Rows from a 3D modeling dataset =
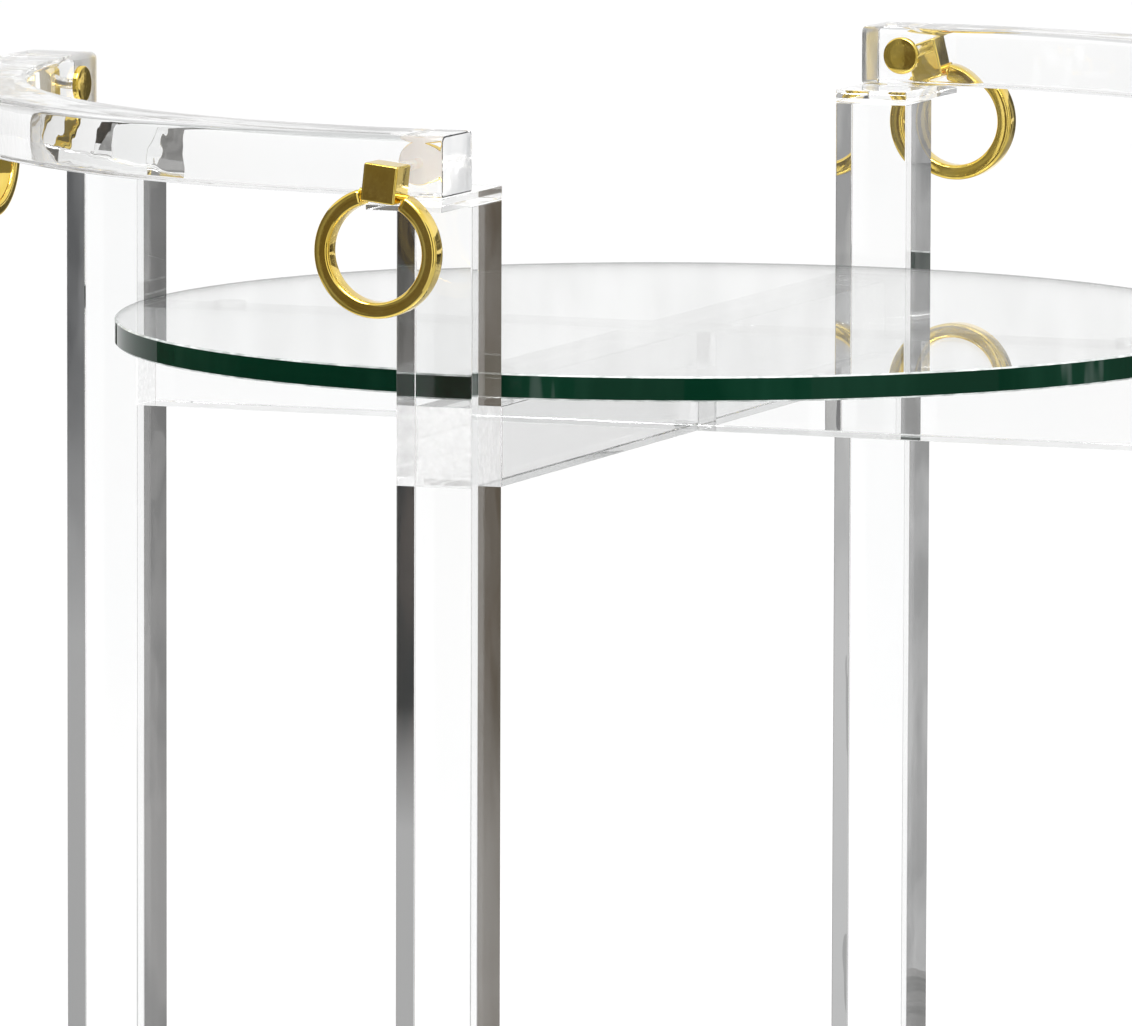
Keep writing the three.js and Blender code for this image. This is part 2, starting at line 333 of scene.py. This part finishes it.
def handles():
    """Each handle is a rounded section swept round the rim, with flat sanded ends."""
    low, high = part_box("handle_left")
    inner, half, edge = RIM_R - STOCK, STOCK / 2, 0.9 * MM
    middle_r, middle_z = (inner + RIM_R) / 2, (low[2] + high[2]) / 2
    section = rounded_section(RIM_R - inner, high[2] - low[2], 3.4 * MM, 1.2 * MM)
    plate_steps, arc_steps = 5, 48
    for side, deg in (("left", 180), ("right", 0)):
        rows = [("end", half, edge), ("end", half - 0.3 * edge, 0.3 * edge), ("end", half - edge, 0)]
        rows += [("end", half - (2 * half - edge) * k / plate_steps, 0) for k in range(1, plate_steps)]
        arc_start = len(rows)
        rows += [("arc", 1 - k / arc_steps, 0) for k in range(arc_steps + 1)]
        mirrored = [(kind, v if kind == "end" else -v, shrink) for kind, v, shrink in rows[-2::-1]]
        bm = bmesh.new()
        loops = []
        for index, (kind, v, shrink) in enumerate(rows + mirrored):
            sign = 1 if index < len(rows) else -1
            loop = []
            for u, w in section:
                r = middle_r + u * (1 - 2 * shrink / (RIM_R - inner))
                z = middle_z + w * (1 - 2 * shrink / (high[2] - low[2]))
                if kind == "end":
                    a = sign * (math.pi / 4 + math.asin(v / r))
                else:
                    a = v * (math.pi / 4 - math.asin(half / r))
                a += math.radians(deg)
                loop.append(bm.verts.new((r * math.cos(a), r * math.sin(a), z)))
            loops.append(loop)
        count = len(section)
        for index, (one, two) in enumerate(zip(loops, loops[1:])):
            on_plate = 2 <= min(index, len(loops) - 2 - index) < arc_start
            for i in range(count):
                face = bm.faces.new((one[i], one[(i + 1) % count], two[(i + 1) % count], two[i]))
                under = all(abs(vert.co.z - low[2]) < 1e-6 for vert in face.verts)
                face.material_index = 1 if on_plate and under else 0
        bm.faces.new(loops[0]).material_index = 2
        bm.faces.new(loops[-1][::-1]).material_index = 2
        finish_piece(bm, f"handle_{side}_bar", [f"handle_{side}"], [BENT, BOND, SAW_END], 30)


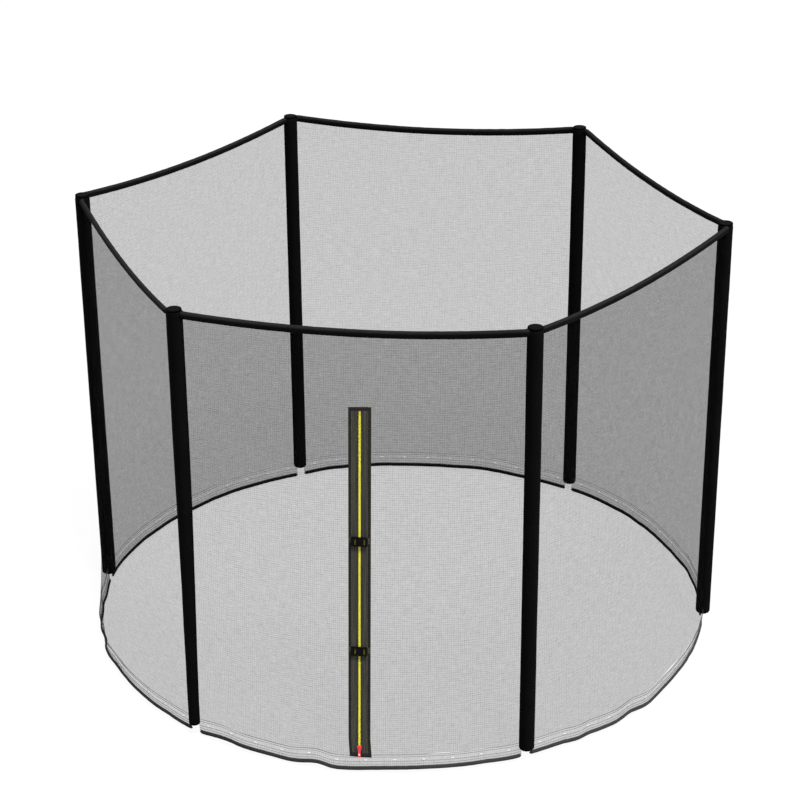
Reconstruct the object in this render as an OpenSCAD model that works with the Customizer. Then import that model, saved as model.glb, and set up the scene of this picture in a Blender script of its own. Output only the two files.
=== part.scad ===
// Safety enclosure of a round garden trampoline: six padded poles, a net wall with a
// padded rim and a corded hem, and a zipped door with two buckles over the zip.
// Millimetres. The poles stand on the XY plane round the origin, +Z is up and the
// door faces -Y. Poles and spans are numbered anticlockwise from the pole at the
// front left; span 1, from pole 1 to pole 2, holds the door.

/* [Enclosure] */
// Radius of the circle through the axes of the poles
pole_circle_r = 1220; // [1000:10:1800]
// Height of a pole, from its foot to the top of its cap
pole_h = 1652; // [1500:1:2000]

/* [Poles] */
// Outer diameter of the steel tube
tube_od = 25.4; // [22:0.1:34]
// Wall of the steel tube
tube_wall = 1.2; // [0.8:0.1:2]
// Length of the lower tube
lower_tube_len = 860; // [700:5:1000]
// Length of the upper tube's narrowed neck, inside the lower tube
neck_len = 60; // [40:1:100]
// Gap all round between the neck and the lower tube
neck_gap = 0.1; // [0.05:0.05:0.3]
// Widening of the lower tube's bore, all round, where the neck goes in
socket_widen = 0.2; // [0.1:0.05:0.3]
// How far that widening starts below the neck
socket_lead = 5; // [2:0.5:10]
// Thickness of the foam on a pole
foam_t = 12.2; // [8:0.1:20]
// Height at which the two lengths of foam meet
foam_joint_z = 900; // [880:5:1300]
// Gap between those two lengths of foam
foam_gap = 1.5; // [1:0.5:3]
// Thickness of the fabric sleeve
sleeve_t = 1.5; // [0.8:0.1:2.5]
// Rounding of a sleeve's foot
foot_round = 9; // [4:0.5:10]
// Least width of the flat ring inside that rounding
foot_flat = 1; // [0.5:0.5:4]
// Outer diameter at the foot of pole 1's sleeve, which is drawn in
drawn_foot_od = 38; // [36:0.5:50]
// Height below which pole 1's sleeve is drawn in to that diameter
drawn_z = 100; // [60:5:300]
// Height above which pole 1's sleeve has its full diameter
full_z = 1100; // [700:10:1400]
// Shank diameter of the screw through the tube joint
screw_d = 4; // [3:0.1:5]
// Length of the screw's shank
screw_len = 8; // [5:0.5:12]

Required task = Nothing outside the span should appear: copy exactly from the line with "Reconstruct the object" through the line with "pole_h = 1652; // [1500:1:2000]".

Solution for this task =
Reconstruct the object in this render as an OpenSCAD model that works with the Customizer. Then import that model, saved as model.glb, and set up the scene of this picture in a Blender script of its own. Output only the two files.
=== part.scad ===
// Safety enclosure of a round garden trampoline: six padded poles, a net wall with a
// padded rim and a corded hem, and a zipped door with two buckles over the zip.
// Millimetres. The poles stand on the XY plane round the origin, +Z is up and the
// door faces -Y. Poles and spans are numbered anticlockwise from the pole at the
// front left; span 1, from pole 1 to pole 2, holds the door.

/* [Enclosure] */
// Radius of the circle through the axes of the poles
pole_circle_r = 1220; // [1000:10:1800]
// Height of a pole, from its foot to the top of its cap
pole_h = 1652; // [1500:1:2000]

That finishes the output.